→ **Data block**:
>>>>
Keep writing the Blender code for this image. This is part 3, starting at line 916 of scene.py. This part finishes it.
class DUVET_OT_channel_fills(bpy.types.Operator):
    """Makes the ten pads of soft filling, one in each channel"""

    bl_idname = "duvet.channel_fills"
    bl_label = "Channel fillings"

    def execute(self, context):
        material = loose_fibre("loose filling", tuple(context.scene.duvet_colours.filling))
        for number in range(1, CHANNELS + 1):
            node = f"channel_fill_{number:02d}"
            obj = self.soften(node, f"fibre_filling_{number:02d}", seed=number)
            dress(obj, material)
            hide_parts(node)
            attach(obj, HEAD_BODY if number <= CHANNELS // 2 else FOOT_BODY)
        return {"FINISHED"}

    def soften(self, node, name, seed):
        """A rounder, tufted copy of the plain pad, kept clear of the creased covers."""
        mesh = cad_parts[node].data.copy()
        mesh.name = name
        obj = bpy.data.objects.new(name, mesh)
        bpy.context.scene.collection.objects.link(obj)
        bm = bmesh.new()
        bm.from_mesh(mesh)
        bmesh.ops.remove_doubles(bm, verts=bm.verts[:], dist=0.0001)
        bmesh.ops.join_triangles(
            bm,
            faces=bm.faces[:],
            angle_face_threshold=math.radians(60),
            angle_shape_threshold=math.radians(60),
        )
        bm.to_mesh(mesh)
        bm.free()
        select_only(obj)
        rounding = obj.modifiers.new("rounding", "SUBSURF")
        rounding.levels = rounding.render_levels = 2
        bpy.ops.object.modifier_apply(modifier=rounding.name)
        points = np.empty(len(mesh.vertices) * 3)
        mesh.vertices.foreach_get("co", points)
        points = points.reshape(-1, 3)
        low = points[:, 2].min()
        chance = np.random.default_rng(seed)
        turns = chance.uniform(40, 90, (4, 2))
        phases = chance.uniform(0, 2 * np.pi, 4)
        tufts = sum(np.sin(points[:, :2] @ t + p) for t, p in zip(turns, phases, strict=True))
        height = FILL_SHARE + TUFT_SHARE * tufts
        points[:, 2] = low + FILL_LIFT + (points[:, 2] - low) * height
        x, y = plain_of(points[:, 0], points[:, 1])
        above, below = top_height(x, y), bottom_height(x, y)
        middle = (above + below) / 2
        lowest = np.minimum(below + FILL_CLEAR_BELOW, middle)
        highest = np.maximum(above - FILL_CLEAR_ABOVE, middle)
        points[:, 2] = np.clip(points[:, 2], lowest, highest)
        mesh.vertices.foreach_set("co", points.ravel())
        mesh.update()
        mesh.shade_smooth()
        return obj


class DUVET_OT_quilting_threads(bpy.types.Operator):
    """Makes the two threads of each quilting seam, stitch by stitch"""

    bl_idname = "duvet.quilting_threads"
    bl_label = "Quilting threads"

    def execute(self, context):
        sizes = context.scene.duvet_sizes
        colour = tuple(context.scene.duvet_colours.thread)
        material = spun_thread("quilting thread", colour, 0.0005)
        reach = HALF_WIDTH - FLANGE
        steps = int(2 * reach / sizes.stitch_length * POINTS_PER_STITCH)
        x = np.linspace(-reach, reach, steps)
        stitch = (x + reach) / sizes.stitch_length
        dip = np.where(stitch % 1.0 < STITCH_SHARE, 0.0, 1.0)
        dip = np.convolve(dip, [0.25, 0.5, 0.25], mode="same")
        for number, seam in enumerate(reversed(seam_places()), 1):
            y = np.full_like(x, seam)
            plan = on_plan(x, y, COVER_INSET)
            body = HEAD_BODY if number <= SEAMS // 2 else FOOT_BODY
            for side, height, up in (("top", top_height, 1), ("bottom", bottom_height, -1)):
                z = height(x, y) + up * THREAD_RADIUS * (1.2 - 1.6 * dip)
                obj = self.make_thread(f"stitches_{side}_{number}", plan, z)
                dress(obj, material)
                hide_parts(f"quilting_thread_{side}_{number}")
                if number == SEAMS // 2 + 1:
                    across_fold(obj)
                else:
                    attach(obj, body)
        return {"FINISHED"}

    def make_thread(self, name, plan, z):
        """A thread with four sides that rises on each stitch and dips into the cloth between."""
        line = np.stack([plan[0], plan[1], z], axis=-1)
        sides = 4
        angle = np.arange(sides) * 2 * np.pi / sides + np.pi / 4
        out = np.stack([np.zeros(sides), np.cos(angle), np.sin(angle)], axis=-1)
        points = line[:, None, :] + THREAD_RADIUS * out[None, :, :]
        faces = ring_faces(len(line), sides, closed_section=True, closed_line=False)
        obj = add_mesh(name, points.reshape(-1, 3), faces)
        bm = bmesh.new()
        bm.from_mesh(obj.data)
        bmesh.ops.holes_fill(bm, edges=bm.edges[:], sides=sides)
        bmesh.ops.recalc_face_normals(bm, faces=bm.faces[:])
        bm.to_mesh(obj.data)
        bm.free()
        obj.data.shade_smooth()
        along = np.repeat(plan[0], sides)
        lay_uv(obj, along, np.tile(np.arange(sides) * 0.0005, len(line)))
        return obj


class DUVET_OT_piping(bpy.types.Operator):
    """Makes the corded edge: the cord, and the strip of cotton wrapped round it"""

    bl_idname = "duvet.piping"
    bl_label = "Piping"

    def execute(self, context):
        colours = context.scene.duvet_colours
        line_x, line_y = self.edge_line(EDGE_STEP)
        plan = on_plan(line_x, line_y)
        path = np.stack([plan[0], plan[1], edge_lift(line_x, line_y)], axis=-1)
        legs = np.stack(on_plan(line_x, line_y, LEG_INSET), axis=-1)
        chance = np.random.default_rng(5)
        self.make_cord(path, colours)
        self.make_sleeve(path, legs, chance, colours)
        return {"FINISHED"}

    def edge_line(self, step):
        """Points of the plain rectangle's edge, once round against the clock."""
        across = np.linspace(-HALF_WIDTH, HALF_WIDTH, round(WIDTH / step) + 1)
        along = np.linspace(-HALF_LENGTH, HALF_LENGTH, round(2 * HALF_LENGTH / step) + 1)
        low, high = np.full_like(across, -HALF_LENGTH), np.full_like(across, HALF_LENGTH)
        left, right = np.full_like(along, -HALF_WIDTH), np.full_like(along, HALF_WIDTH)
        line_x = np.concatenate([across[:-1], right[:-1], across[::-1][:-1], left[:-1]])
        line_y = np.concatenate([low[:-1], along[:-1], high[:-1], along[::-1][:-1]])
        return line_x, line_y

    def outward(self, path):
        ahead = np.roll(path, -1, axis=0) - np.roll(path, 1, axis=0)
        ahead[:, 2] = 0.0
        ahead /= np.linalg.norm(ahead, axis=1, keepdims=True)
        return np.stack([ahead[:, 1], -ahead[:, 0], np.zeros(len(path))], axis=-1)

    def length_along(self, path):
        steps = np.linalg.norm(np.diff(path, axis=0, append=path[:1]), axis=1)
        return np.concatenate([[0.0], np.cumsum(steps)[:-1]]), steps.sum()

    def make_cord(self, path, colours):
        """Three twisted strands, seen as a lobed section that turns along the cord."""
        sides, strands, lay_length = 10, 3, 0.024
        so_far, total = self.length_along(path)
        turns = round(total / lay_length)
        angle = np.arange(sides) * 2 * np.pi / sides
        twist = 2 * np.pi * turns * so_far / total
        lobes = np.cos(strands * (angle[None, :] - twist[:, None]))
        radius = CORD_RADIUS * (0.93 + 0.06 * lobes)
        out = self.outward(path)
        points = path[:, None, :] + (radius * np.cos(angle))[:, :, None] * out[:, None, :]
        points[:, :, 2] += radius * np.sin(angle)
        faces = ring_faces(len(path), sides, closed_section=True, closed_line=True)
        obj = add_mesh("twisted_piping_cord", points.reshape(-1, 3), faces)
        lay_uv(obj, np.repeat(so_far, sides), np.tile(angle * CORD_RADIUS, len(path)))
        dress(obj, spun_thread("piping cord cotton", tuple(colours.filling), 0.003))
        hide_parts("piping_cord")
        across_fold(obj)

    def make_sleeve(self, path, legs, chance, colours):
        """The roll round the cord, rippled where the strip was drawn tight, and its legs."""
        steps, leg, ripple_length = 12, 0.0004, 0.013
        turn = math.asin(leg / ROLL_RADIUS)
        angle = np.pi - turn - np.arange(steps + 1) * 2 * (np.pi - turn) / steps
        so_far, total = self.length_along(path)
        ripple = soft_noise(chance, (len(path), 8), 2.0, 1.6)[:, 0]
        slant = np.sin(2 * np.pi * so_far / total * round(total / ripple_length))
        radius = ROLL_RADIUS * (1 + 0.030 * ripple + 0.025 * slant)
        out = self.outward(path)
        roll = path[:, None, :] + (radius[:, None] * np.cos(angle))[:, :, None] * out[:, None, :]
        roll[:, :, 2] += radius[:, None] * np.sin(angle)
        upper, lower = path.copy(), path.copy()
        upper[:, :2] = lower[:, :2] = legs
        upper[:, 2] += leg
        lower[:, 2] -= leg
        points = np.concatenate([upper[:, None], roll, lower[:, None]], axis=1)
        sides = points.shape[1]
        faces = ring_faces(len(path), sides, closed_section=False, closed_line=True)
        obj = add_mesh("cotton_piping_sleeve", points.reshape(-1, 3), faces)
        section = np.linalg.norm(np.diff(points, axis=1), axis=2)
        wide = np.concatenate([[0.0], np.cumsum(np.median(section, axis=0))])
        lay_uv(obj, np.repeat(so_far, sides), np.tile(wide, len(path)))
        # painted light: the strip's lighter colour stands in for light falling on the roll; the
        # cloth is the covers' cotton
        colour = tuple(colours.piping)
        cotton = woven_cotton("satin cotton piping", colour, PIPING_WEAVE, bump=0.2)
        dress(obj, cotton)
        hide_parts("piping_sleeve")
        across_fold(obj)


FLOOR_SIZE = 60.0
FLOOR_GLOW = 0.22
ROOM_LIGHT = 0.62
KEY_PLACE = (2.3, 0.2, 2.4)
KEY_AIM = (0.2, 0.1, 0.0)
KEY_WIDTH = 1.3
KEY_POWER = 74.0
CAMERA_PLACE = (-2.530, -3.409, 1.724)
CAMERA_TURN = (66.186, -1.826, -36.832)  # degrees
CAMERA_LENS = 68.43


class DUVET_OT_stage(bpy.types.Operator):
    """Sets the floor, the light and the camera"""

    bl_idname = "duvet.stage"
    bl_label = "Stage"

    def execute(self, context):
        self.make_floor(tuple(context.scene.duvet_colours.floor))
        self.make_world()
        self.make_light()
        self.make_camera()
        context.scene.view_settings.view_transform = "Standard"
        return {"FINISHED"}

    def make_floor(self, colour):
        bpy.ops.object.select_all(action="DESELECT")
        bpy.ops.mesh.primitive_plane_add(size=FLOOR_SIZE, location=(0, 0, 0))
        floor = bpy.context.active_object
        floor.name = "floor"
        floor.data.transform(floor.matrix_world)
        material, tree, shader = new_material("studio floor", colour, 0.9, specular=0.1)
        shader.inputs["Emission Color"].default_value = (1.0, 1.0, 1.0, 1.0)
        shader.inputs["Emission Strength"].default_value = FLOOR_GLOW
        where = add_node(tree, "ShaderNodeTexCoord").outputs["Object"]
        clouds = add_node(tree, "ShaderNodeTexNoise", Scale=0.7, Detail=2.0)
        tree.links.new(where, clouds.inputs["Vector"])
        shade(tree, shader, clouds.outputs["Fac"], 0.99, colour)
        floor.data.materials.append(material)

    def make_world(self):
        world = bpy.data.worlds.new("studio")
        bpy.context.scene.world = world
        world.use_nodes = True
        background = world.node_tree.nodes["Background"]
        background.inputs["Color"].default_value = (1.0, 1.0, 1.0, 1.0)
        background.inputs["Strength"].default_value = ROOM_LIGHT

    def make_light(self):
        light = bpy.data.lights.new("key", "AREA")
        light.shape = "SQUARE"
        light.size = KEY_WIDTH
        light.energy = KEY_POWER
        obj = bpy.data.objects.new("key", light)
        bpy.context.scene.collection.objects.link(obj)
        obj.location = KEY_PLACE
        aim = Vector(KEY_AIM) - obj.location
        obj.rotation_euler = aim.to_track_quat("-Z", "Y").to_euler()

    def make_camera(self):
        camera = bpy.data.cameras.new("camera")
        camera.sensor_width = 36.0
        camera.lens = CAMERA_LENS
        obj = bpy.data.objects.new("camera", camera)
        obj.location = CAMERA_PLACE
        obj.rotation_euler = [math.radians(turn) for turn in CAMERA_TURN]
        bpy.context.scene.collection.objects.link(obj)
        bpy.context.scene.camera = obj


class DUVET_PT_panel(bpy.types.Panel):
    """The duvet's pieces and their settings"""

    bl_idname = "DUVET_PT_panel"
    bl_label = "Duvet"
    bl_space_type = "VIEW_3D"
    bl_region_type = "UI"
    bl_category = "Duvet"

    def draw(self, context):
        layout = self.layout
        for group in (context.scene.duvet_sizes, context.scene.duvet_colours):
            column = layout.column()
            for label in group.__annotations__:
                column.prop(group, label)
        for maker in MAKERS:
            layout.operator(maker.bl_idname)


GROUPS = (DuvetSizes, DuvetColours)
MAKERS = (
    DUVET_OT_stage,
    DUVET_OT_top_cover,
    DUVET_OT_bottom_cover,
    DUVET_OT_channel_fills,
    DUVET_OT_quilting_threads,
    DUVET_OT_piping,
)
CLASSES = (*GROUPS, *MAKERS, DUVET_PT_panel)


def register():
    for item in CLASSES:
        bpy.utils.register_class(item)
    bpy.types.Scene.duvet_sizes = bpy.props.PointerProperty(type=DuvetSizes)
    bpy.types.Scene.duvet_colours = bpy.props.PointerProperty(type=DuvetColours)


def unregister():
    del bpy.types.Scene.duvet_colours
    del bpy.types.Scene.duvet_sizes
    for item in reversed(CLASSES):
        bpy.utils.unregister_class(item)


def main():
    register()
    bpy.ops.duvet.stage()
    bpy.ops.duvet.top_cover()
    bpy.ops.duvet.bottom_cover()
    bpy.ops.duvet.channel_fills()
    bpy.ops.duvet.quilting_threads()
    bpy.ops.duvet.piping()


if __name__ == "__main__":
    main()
<<<<
Quote the data above from the line containing "hide_parts(node)" to the line containing "rounder, tufted copy", inclusive, and stop.

            hide_parts(node)
            attach(obj, HEAD_BODY if number <= CHANNELS // 2 else FOOT_BODY)
        return {"FINISHED"}

    def soften(self, node, name, seed):
        """A rounder, tufted copy of the plain pad, kept clear of the creased covers."""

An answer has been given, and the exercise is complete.